→ **Records supplied**:

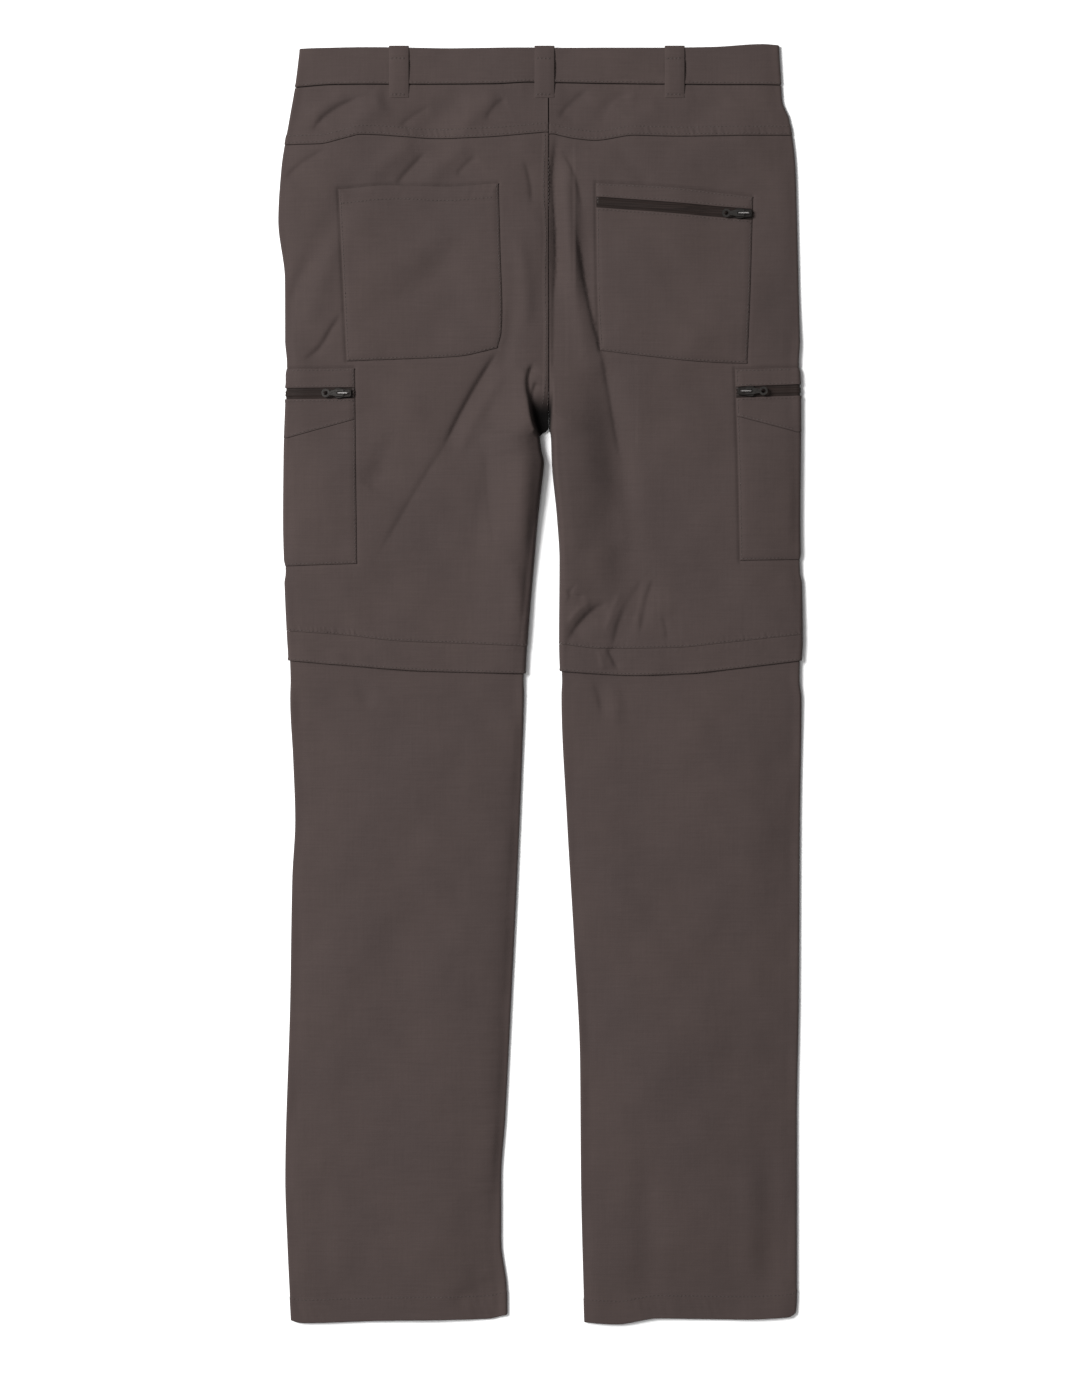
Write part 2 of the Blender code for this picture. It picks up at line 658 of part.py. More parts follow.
def poly_curve(name, outlines, closed=True, flat=True):
    data = bpy.data.curves.new(name, "CURVE")
    data.dimensions = "2D" if flat else "3D"
    for outline in outlines:
        spline = data.splines.new("POLY")
        spline.points.add(len(outline) - 1)
        for target, point in zip(spline.points, outline):
            target.co = (*[value / 1000 for value in point], *([0.0] * (3 - len(point))), 1.0)
        spline.use_cyclic_u = closed
    return data


def as_mesh(name, curve):
    """The curve's solid as a mesh with its caps welded on."""
    guide = bpy.data.objects.new(name + "_guide", curve)
    bpy.context.scene.collection.objects.link(guide)
    graph = bpy.context.evaluated_depsgraph_get()
    mesh = bpy.data.meshes.new_from_object(guide.evaluated_get(graph))
    bpy.data.objects.remove(guide)
    work = bmesh.new()
    work.from_mesh(mesh)
    bmesh.ops.remove_doubles(work, verts=work.verts, dist=1e-6)
    bmesh.ops.recalc_face_normals(work, faces=work.faces)
    work.to_mesh(mesh)
    work.free()
    return mesh


def slider(name, place, base):
    """A slider: a shouldered body with a bail, which is a wire arch along the zip."""
    half, wide = SLIDER_HALF_LENGTH, SLIDER_SHOULDER
    half_outline = ((-half, 0.55 * wide), (-0.8 * half, 0.72 * wide), (-0.1 * half, 0.8 * wide),
                    (0.35 * half, wide), (0.85 * half, wide), (half, 0.7 * wide))
    outline = [(x, -y) for x, y in half_outline] + [(x, y) for x, y in reversed(half_outline)]
    body_curve = poly_curve(name, [outline])
    body_curve.fill_mode = "BOTH"
    body_curve.extrude = SLIDER_HEIGHT / 2000
    mesh = as_mesh(name, body_curve)
    mesh.transform(Matrix.Translation((0, 0, SLIDER_HEIGHT / 2000)))

    foot, top = BAIL_FOOT, BAIL_TOP
    path = ((-foot, 0, 1.4), (-foot, 0, top - 0.9), (-foot + 0.9, 0, top), (foot - 0.9, 0, top),
            (foot, 0, top - 0.9), (foot, 0, 1.4))
    arch = poly_curve(name + "_bail", [path], closed=False, flat=False)
    arch.bevel_depth = BAIL_RADIUS / 1000
    arch.bevel_resolution = 2
    arch.use_fill_caps = True
    bail = bpy.data.objects.new(name + "_bail", as_mesh(name + "_bail", arch))
    CUTTERS.objects.link(bail)
    bail.hide_render = True
    bail.display_type = "WIRE"

    made = add_object(name, mesh, METAL_COLOUR, 0.35, 0.9)
    for item in (made, bail):
        item.location = base
        item.rotation_euler = (0, 0, 0 if place.heading > 0 else math.pi)
    edge = made.modifiers.new("Edges", "BEVEL")
    edge.width = 0.0003
    edge.segments = 1
    join = made.modifiers.new("Bail", "BOOLEAN")
    join.operation = "UNION"
    join.object = bail
    join.solver = "EXACT"


def pull_outlines():
    """The pull's flat outline from its bar to its ring, the slot round the bail and the ring's hole."""
    half, neck = PULL_HALF_WIDTH, 0.62 * PULL_HALF_WIDTH
    meet = math.asin(neck / RING_RADIUS)
    ring = [
        (RING_CENTRE + RING_RADIUS * math.cos(angle), RING_RADIUS * math.sin(angle))
        for angle in np.linspace(-math.pi + meet, math.pi - meet, 15)
    ]
    bar = PULL_HALF_THICK
    start = [(-bar, half - 0.4), (-bar, -half + 0.4), (-bar + 0.4, -half), (SLOT_END + 0.6, -half)]
    end = [(SLOT_END + 0.6, half), (-bar + 0.4, half)]
    slot = [(bar, -SLOT_HALF_WIDTH), (SLOT_END - 0.5, -SLOT_HALF_WIDTH), (SLOT_END, -0.7), (SLOT_END, 0.7),
            (SLOT_END - 0.5, SLOT_HALF_WIDTH), (bar, SLOT_HALF_WIDTH)]
    hole = [
        (RING_CENTRE + RING_HOLE * math.cos(angle), RING_HOLE * math.sin(angle))
        for angle in np.linspace(0, 2 * math.pi, 13)[:-1]
    ]
    return [start + ring + end, slot, hole]


def pull(name, place, base):
    """A zip pull, lying flat. Its bar passes under the bail. The empty on that bar is the joint's axis."""
    axis = bpy.data.objects.new(name + "_axis", None)
    axis.empty_display_size = 0.005
    axis.location = (base[0], base[1], base[2] + PIVOT_HEIGHT / 1000)
    axis.rotation_euler = (0, 0, 0 if place.heading > 0 else math.pi)
    PARTS.objects.link(axis)
    curve = poly_curve(name, pull_outlines())
    curve.fill_mode = "BOTH"
    curve.extrude = PULL_HALF_THICK / 1000
    made = add_object(name, as_mesh(name, curve), METAL_COLOUR, 0.35, 0.9)
    made.parent = axis


def zips():
    edges = (upper_side(-1), upper_side(1))
    for name, place in ZIPS.items():
        x, down, height = back_point(edges, place.x, place.down)
        base = metres(x, down, height + LAP_GAP + TAPE_WALL + SEAM_GAP)
        slider("slider_" + name, place, base)
        pull("pull_" + name, place, base)


for old in list(bpy.data.objects):
    bpy.data.objects.remove(old, do_unlink=True)
PARTS = bpy.data.collections.new("cargo_trousers")
CUTTERS = bpy.data.collections.new("joined_shapes")
bpy.context.scene.collection.children.link(PARTS)
bpy.context.scene.collection.children.link(CUTTERS)

waistband()
belt_loops()
back_pockets(upper_panels())
flaps_and_lower_legs()
for pocket_side in (-1, 1):
    cargo_pocket(pocket_side)
zips()
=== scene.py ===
"""Cargo trousers laid flat with the back up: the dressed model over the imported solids.

Lengths in the tables are millimetres. "down" runs from the waist to the hem and "x" from the wearer's left
side to the right side. Each leg is a flattened tube: a back layer lies over a front layer, and both turn
into a round fold at the sides.
"""
import math
from collections import namedtuple

import bpy
import numpy as np
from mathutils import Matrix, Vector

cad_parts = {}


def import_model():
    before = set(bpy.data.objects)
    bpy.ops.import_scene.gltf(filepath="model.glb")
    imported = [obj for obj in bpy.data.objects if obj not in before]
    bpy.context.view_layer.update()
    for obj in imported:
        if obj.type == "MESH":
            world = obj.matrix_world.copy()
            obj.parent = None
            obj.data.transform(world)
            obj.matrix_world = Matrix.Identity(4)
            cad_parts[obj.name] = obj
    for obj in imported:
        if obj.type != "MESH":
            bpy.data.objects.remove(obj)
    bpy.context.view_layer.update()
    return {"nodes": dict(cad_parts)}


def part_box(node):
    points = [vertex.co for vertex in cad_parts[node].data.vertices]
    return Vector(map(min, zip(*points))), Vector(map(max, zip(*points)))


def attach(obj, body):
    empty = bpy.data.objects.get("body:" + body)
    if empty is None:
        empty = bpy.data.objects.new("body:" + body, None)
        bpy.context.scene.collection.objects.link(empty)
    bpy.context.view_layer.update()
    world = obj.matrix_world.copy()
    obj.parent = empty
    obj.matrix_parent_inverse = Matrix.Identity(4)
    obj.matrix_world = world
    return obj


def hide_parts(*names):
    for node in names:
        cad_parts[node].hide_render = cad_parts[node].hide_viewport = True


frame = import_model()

BODY = "garment"

# Driving sizes, the same as the solids'
SIDES = (-1, 1)
LENGTH = 1082.0
BOX_MIDDLE_X = -0.4
CENTRE_SEAM_X = 6.6
CROTCH_DOWN = 332.0
INSEAMS_PART_DOWN = 325.0
CROTCH_TURN = (308.0, 337.0)
WALL = 1.2
BAND_WALL = 1.8
TAPE_WALL = 1.0
SEAM_GAP = 0.3
HALF_GAP = SEAM_GAP / 2
WAIST_GAP = 0.45
CENTRE_GAP = 0.12
FLAP_GAP = 0.1
LAP_GAP = 0.35
LAP = LAP_GAP + WALL
POCKET_WALL = 0.7
POCKET_RISE = 1.15  # of a pocket's outer face over the cloth under it
LEG_RADIUS = 2.4
BAND_RADIUS = 2.7
FLAP_RADIUS = LEG_RADIUS + LAP
LOWER_RADIUS = LEG_RADIUS - 0.05
FLAP_SWELL = (444.0, 498.0)
POCKET_RAMP_TOP = (250.0, 270.0)
POCKET_RAMP_BOTTOM = (446.0, 456.0)
POCKET_RAMP_INSET = (71.0, 79.0)
LOWER_RAMP = (536.0, 548.0)
FLAP_CLEAR = (534.0, 550.0)
UNDER_FLAP = LAP + 0.05  # how far a lower leg's edge lies inside the flap's
LOWER_EASE = (536.0, 612.0)

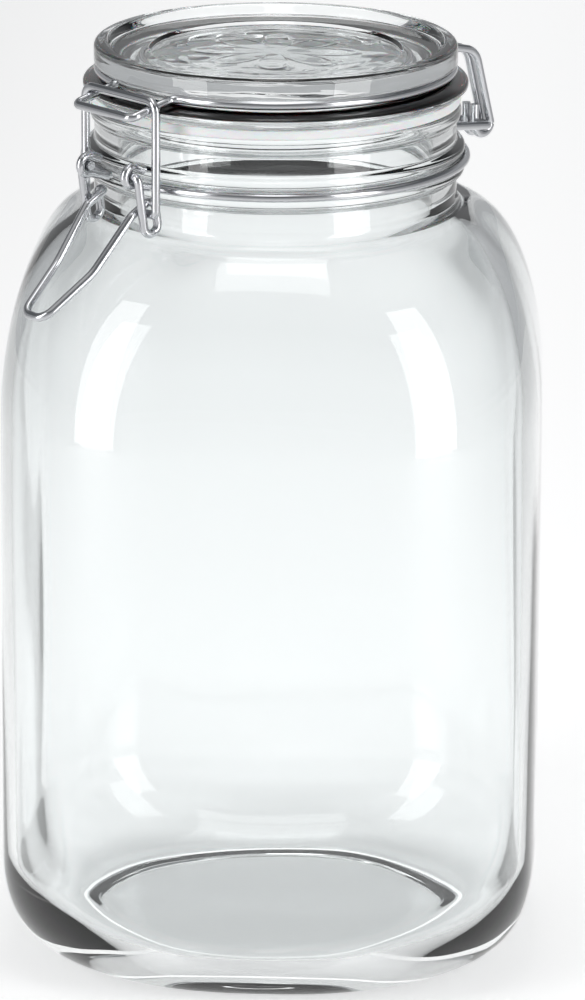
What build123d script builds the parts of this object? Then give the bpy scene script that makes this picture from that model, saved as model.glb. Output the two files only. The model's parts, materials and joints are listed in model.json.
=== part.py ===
from build123d import *
from math import asin, cos, degrees, radians, sin, sqrt, tan
import os

# Clip-top glass jar: a square glass body with a round neck, a glass lid on a rubber ring,
# and four bent steel wires that hinge the lid and clamp it down.
# Z is up, the jar stands on Z = 0 and its faces look along X and Y. The latch is over the
# corner towards -X -Y and the hinge is over the corner opposite.

# Driving sizes, in millimetres.
BODY_SIDE = 149.0
BODY_CORNER = 50.0
BODY_HEIGHT = 156.0
SHOULDER_HEIGHT = 56.0
HEEL = 30.0
WALL = 3.8
FLOOR = 7.0
INNER_HEEL = 26.0
FOOT_RADIUS = 56.0
FOOT_RING = 3.0
PUSH_UP = 2.5
PUSH_UP_SLOPE = 4.0

BEAD_RISE = 2.7
BEAD_HEIGHT = 4.0
LIP_ROUND = 1.0
NECK_RADIUS = 50.0
NECK_WALL = 6.5
NECK_HEIGHT = 28.4
BEAD = 2.2
GROOVE_DEPTH = 0.9
GROOVE_RISE = 13.0

GASKET_THICK = 2.8
GASKET_ROUND = 0.6
GASKET_LIP = 1.0
LID_OVERHANG = 3.0
SKIRT_TUCK = 1.7
SKIRT_EDGE = 3.2
LID_SKIRT = 5.0
RIM_WIDTH = 3.6
RIM_SLOPE = 2.0
RIM_ROUND = 1.3
LEDGE_DEPTH = 2.5
LEDGE_SLOPE = 1.0
DISH_EDGE = 16.0
DISH_DEPTH = 3.3
LID_HEIGHT = 13.8
LID_PLATE = 6.6
PLUG_DEPTH = 6.6
PLUG_GAP = 1.1
PLUG_WALL = 4.6
PLUG_DRAFT = 1.8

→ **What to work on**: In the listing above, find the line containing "waistband()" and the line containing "import numpy as np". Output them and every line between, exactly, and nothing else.

→ **Answer to the problem**:
waistband()
belt_loops()
back_pockets(upper_panels())
flaps_and_lower_legs()
for pocket_side in (-1, 1):
    cargo_pocket(pocket_side)
zips()
=== scene.py ===
"""Cargo trousers laid flat with the back up: the dressed model over the imported solids.

Lengths in the tables are millimetres. "down" runs from the waist to the hem and "x" from the wearer's left
side to the right side. Each leg is a flattened tube: a back layer lies over a front layer, and both turn
into a round fold at the sides.
"""
import math
from collections import namedtuple

import bpy
import numpy as np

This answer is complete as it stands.